Richard Feynman was an American theoretical physicist and professor at Cornell University who was instrumental in formulating quantum theories and solving complex problems in various branches of science. He once said of his students, “I don’t know what’s the matter with people: they don’t learn by understanding, they learn by some other way—by rote or something. Their knowledge is so fragile!”.
Feynman hit the nail on the head here, because if your learning consists of memorising information without really understanding it, then you will struggle to retain that knowledge. This can be seen in Ebbinghaus’s forgetting curve, which shows that learners will forget about 50% of new information after one day, 70% after two days, and may not even remember 3% after a week. However, Richard Feynman’s insightful understanding of how knowledge is acquired and retained led him to create what is now known as the Feynman Technique, a method for truly understanding concepts and effectively retaining knowledge.
The Feynman Technique is a study method designed to improve a person’s ability to understand and memorise a particular subject in a deeper and longer-lasting way.
Its creator, Richard Feynman, was a famous physicist who was awarded the Nobel Prize in 1965 for his theory of quantum thermodynamics. He was also a professor of physics who was known for being able to explain very complicated theories to his students in simple language. Years earlier, he had realised that when he used formulae and overly scientific language, his students struggled to understand or remember concepts. So, by simplifying the explanation, he was able to get his students to truly understand and retain information with ease.
While the Feynman Technique was not coined by Feynman himself, it is inspired by his teaching method, which he developed through his own experience, positing that the best way to learn something is to be able to explain it in simple terms. This study approach can be applied to any field and at any stage of learning, from children to adults wishing to acquire new knowledge.
The Feynman Technique consists of four stages, which are as follows:
Choose the concept or topic you want to study. At this stage, you should answer the question: What do you want to study? This should be something fairly specific, for which it is helpful to break the subject down into smaller parts, such as concepts.
Let’s say you want to learn about biomimicry. You might want to divide the subject into several parts. For example, you might focus on phishing to understand what it is, how it works, and how it differs from other types of innovation.
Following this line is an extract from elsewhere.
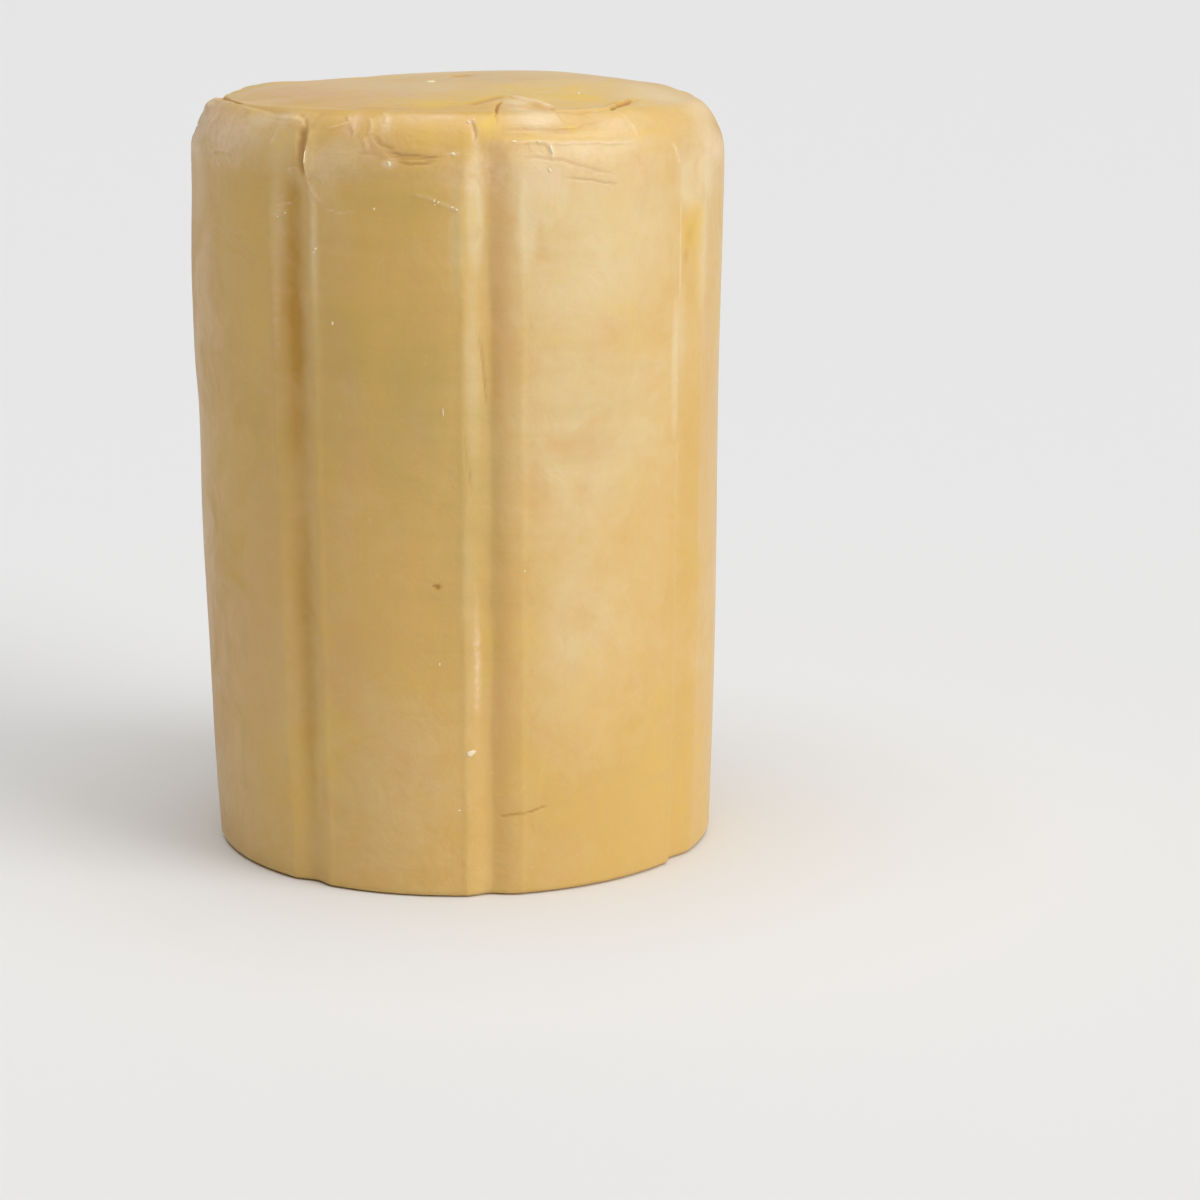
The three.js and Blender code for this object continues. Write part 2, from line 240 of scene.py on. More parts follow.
# Waves of a flake's edge, two and three to a turn, and the turn from one flake to the next
TWO_WAVES = 0.2
THREE_WAVES = 0.14
FLAKE_TURN = 7.3
# Rings of a flake from its underside over its edge: how far out, and level as a share of rise
FLAKE_RINGS = [(0.7, -0.7), (1.0, -0.3), (0.92, 0.35), (0.65, 0.8), (0.3, 0.97)]

# Zones of colour: bearing, run, reach round the body in degrees, reach along the run, strength.
# The cream zones are partly the skin's paler tone and partly painted sheen on the shoulders and
# dome
CREAM_AND_SHEEN_ZONES = [
    (32, 300, 24, 62, 0.95), (19, 322, 9, 24, 1.3), (16, 312, 3, 26, 1.7), (30, 215, 21, 70, 0.9),
    (27, 120, 18, 60, 0.6), (5.2, 316, 2.0, 28, 1.5), (4.3, 122, 1.6, 24, 0.6),
    (4.4, 240, 2.0, 60, 0.9), (3.2, 140, 2.0, 60, 0.6), (1.6, 305, 1.8, 34, 0.7),
    (-20, 60, 50, 50, 0.25), (30, 340, 20, 8, 1.1), (68, 338, 9, 12, 1.0), (-60, 342, 20, 9, 1.0),
    (-38, 341, 4, 11, 0.9), (65.5, 296, 2.8, 40, 0.9), (68, 378, 22, 26, 0.8),
    (-68, 348, 16, 8, 0.9), (-45, 350, 5, 5, 1.4), (24, 379, 14, 8, 0.7), (46, 402, 36, 18, 0.9),
    (26, 322, 16, 10, 0.6), (62, 322, 9, 14, 1.5), (54, 242, 1.6, 36, 1.0), (19, 354, 6, 9, 1.4),
    (18.5, 376, 4.5, 6, 1.6), (37, 345, 12, 7, 0.8), (46, 352, 5, 9, 0.4),
    (-20, 420, 60, 30, 0.5), (180, 420, 110, 30, 0.5), (58, 331, 9, 16, 0.5),
    (60, 252, 7, 26, 0.3), (-21, 349, 1.6, 8, 0.9), (-38, 351, 5, 5, 1.0), (-20, 338, 9, 6, 0.6),
    (-38, 304, 1.7, 20, 0.9), (24, 366, 5, 5, 0.6), (74, 335, 8, 8, 0.8), (58, 254, 3, 24, 0.7),
    (72, 350, 12, 12, 0.8), (-5, 356, 8, 4, 0.5), (-16, 339.5, 1.6, 6, 0.8),
    (-13.4, 351, 1.4, 8, 0.7), (-12, 333.7, 1.6, 2.4, 1.2), (-21, 237.5, 1.7, 6, 0.5),
    (-11, 241, 1.2, 7, 0.4), (-6.5, 222, 1.5, 9, 0.5), (-26, 330, 3, 12, 0.5),
    (-28.8, 300, 1.0, 40, 0.8), (120, 290, 20, 60, 0.5), (170, 200, 24, 60, 0.5),
    (214, 320, 20, 40, 0.6), (255, 110, 18, 60, 0.4), (180, 378, 60, 20, 0.6),
]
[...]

Write about the topic in a separate document using straightforward language. At this stage, you should write down everything you have read about the topic, either on paper or in another digital format, using your everyday language. Make sure you use different words than those used in the books or documents you have consulted.
Once you have written down what you need to study, you should explain everything you have understood out loud. But imagine that you are teaching this knowledge to a child, so use words and phrases that are easy to understand. This will help you find gaps and mistakes in your learning.
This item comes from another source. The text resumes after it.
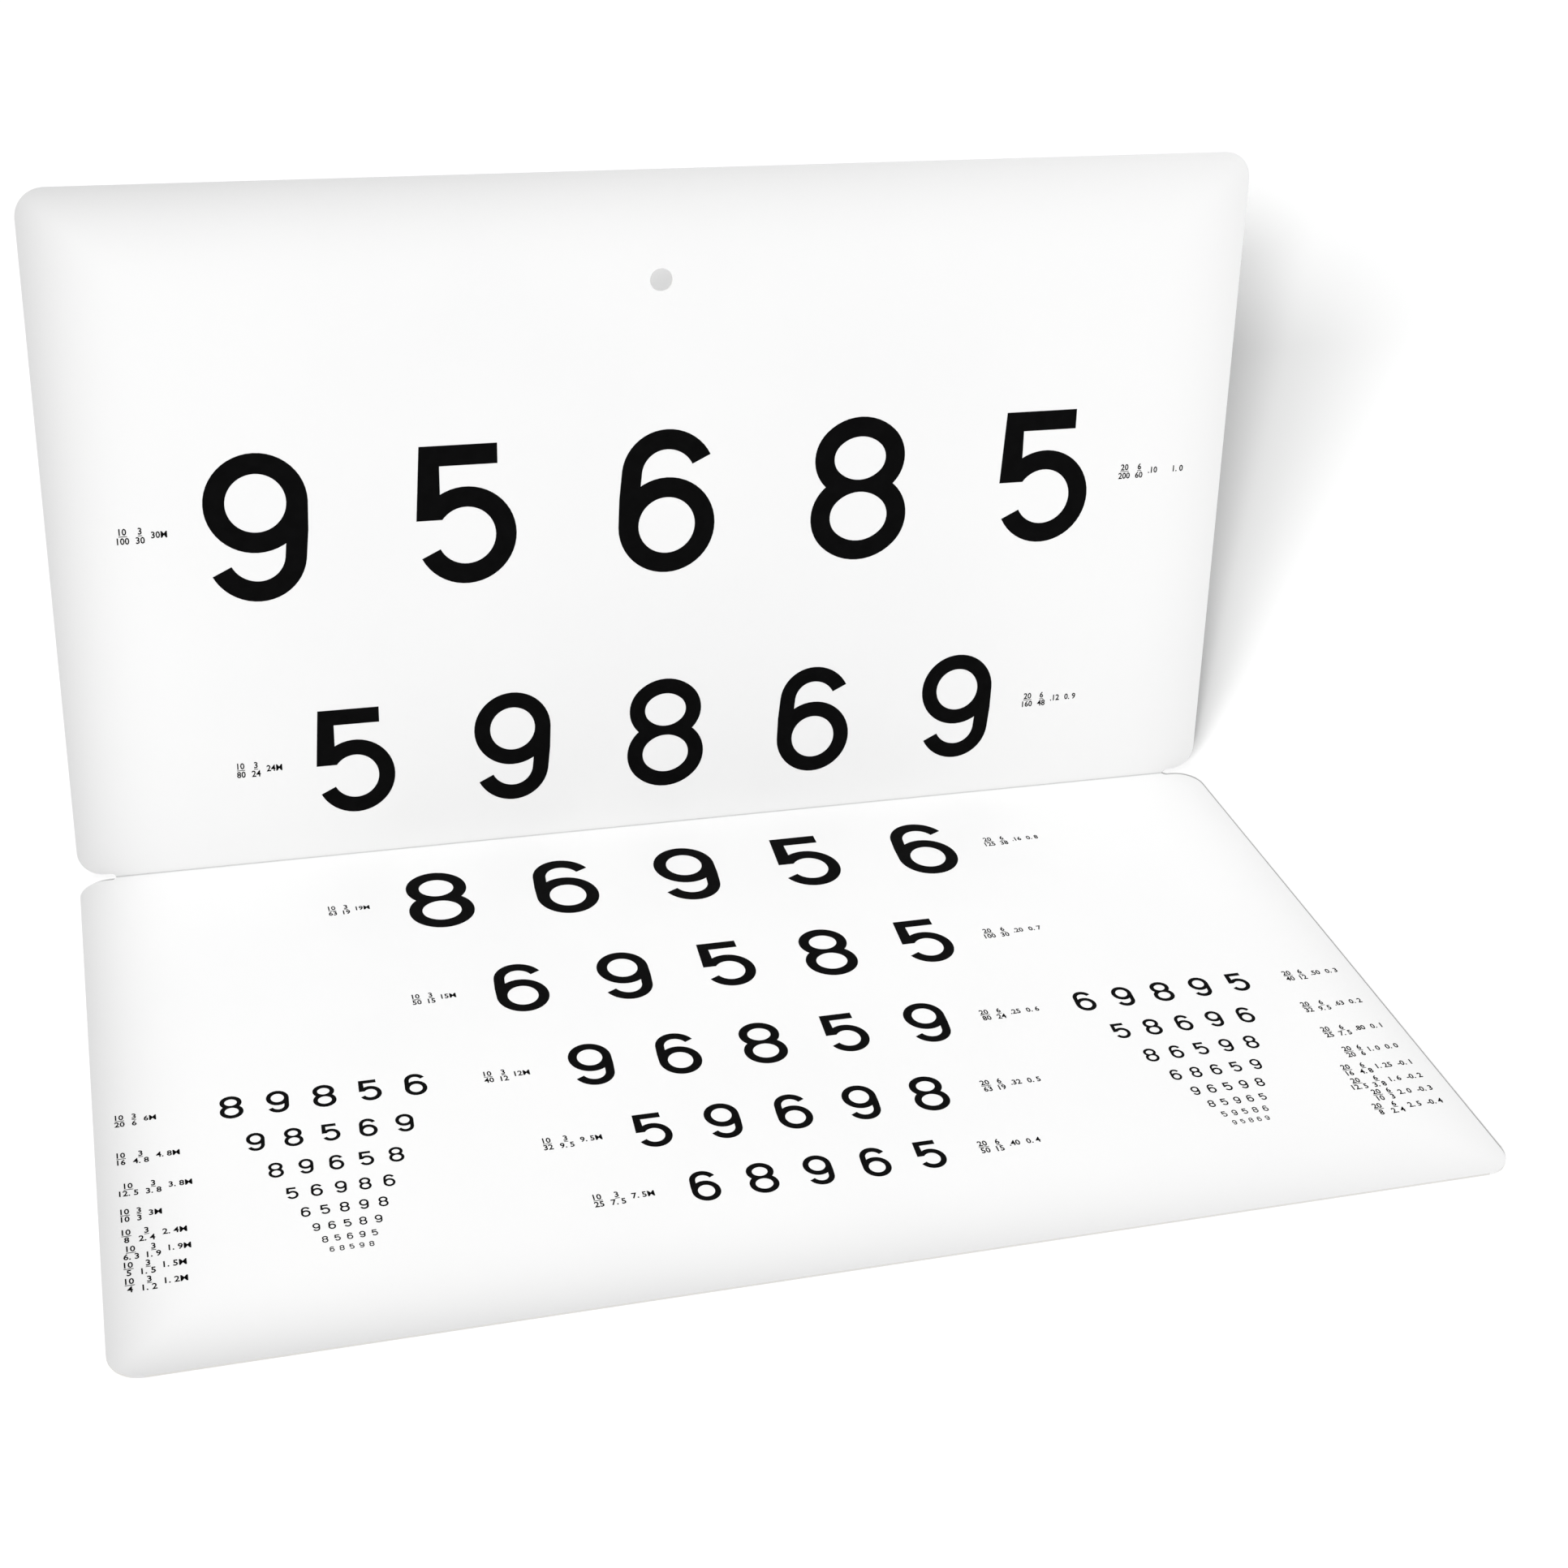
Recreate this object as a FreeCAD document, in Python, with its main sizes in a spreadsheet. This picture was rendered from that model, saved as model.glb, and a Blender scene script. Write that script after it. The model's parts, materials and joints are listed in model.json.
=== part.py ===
# Folding visual acuity chart: one printed plastic sheet with a scored fold across its middle.
# The lower panel lies flat, and the upper panel stands on the fold and leans back.
# Lengths are millimetres and angles are degrees. X runs along the width, Y to the back, Z up.
# The origin is the middle of the lower panel's underside.

import FreeCAD, Part
import math
import os
import Sketcher
from FreeCAD import Placement, Rotation, Vector

SIZES = {
    "sheet_thickness": 0.8,
    "lean_angle": 8.1,
    "score_radius": 0.4,
    "corner_radius": 10.5,
    "slot_width": 3.2,
    "slot_depth": 13.5,
    "slot_corner_radius": 10.0,
    "hole_diameter": 8.5,
    "hole_from_top": 40.2,
    "hole_offset": 4.0,
    "ink_thickness": 0.06,
    "print_offset": 1.4,
    "letter_height": 56.7,
    "row_ratio": 0.7943,
    "row_gap": 0.99,
    "digit_pitch": 1.36,
    "side_margin": 56.8,
    "upper_fold_margin": 16.8,
    "lower_fold_margin": 19.4,
    "foot_margin": 39.3,
}

# Digits of the large rows, from the top down. Each row is row_ratio times as high as the one above it.
UPPER_ROWS = ("95685", "59869")
LOWER_ROWS = ("86956", "69585", "96859", "59698", "68965")
ROW_LENGTH = 5

# Proportions of the numerals, as shares of the height of a 6 or a 9. The tail of a 9 ends
# TAIL_OPENING of the way down from the bowl to the foot, whose radius is BACK_FOOT_SHARE of the
# bowl's. A bowl has STEPS_PER_TURN straight sides, and wider arcs have sides of equal bulge.
STROKE = 0.138
BOWL_RADIUS = 0.334
TAIL_OPENING = 0.616
BACK_FOOT_SHARE = 0.93
FIVE_TAIL_ANGLE = 206
FIVE_HEIGHT = 0.952
FIVE_STEM_LEFT = 0.33
FIVE_STEM_RIGHT = 0.17
FIVE_STEM_SLANT = 0.03
FIVE_STEM_FOOT = 0.115
FIVE_FLAG_RIGHT = 0.215
# The two loops of the 8: height of the centre, half width and half height.
EIGHT_LOOPS = ((0.218, 0.322, 0.291), (-0.196, 0.344, 0.313))
EIGHT_SIDE_ROUNDING = 0.7
STEPS_PER_TURN = 24

LEAN_TURN = "90 - sizes.lean_angle"

# The numbers that a sketch gives to the points of an edge.
START, END, CENTRE = 1, 2, 3


def row_height(row):
    """Letter height of a row, counted from 0 at the top of the chart, as an expression."""
    return f"sizes.letter_height * sizes.row_ratio ^ {row}"


def rows_length(rows):
    """Height of a block of rows, each gap being a share of the row under it, as an expression."""
    first, *others = rows
    terms = [row_height(first)]
    terms += [f"(1 + sizes.row_gap) * {row_height(row)}" for row in others]
    return " + ".join(terms)


LOWER_ROW_NUMBERS = range(len(UPPER_ROWS), len(UPPER_ROWS) + len(LOWER_ROWS))
PANEL_LENGTH = f"(sizes.lower_fold_margin + {rows_length(LOWER_ROW_NUMBERS)} + sizes.foot_margin)"
DIGIT_WIDTH = 2 * BOWL_RADIUS
ROW_WIDTH = f"sizes.letter_height * ({ROW_LENGTH - 1} * sizes.digit_pitch + {DIGIT_WIDTH})"
HALF_WIDTH = f"(sizes.side_margin + {ROW_WIDTH} / 2)"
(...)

Fill in the missing information. The previous stage will show you what information you are missing to fully understand and learn about the topic. You should now look for this information to fill in any gaps by adding it to the text you have written. This could be supplemented with pictures or other relevant information that you find interesting.
Rewrite and explain the topic as if you were explaining it to a child. Now it is time to test what you have learned. Repeat what you have learned out loud as if you were explaining it to a child who knows nothing about the subject. You may find it helpful to record yourself and then watch the recording again.
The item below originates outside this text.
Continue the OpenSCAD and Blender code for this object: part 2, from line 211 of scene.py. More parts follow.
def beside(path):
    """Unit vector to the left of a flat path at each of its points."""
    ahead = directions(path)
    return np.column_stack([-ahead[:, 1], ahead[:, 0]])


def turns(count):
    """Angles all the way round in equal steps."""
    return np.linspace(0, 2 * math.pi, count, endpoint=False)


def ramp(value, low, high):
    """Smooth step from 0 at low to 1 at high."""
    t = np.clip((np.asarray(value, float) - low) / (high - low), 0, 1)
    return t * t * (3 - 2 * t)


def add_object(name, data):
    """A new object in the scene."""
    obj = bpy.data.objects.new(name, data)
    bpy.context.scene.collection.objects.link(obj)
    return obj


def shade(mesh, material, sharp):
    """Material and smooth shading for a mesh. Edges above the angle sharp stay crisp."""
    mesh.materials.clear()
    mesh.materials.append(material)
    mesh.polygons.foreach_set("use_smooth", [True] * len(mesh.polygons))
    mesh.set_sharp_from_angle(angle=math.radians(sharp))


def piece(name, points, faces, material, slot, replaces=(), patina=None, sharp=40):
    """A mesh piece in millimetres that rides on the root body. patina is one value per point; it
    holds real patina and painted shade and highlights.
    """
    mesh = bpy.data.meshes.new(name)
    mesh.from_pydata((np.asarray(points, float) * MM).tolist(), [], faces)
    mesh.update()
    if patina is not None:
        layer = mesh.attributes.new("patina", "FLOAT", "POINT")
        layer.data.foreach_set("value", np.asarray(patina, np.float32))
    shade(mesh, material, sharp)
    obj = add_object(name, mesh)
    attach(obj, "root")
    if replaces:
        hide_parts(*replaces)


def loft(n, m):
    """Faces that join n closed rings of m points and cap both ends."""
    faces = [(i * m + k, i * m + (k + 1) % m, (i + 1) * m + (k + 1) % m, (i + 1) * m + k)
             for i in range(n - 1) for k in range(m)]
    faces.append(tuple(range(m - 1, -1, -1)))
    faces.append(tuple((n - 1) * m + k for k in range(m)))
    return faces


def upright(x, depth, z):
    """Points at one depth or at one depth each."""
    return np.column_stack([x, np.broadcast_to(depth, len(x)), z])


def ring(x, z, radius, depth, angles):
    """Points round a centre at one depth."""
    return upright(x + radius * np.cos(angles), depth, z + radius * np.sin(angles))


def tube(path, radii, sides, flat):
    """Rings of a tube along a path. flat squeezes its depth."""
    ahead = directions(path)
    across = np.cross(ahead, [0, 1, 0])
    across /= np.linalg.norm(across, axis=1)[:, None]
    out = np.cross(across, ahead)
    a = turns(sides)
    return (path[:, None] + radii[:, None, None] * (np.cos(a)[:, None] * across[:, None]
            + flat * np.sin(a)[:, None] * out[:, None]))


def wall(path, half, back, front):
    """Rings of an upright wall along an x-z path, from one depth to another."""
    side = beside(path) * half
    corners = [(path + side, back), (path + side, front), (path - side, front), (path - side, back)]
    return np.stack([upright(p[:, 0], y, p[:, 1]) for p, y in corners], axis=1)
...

The benefits of using the Feynman Technique for studying are as follows:
Thorough understanding of concepts and topics. The Feynman Technique is not about superficial memorisation, but about gaining a deep understanding of the concepts you are studying so that you can internalise them and retain what you have learnt over time, adding this newly acquired knowledge to what you already know.
Retention of information. By actively explaining and reviewing concepts, information is retained and does not fade over time, as is the case with rote memorisation.
Identifying gaps in knowledge. If there are parts of a subject or concept that you do not understand, the Feynman Technique helps you to identify them quickly and easily by saying them out loud.
Simplify complicated concepts. When studying, you are bound to come across many technical or abstract concepts that are difficult to understand. The Feynman Technique is a means of simplifying them and making learning more accessible and effective.
Increased confidence. By using the Feynman Technique, you can gain greater confidence in your ability to understand and master complex subjects, thereby increasing your self-esteem and motivation for lifelong learning.
It was clear to Feynman that knowing the name of something is not the same as knowing something, and this applies to any kind of knowledge we want to acquire. In this sense, Feynman said: “You can know the name of a bird in all the languages of the world, but when you’re finished, you’ll know absolutely nothing whatever about the bird... So let’s look at the bird and see what it’s doing—that’s what counts. I learned very early the difference between knowing the name of something and knowing something".
As you can see, the Feynman Technique is an effective way of studying that helps us to understand and retain what we learn, which is particularly valuable when studying in adulthood since our brains have a harder time retaining information and learning at this stage of life.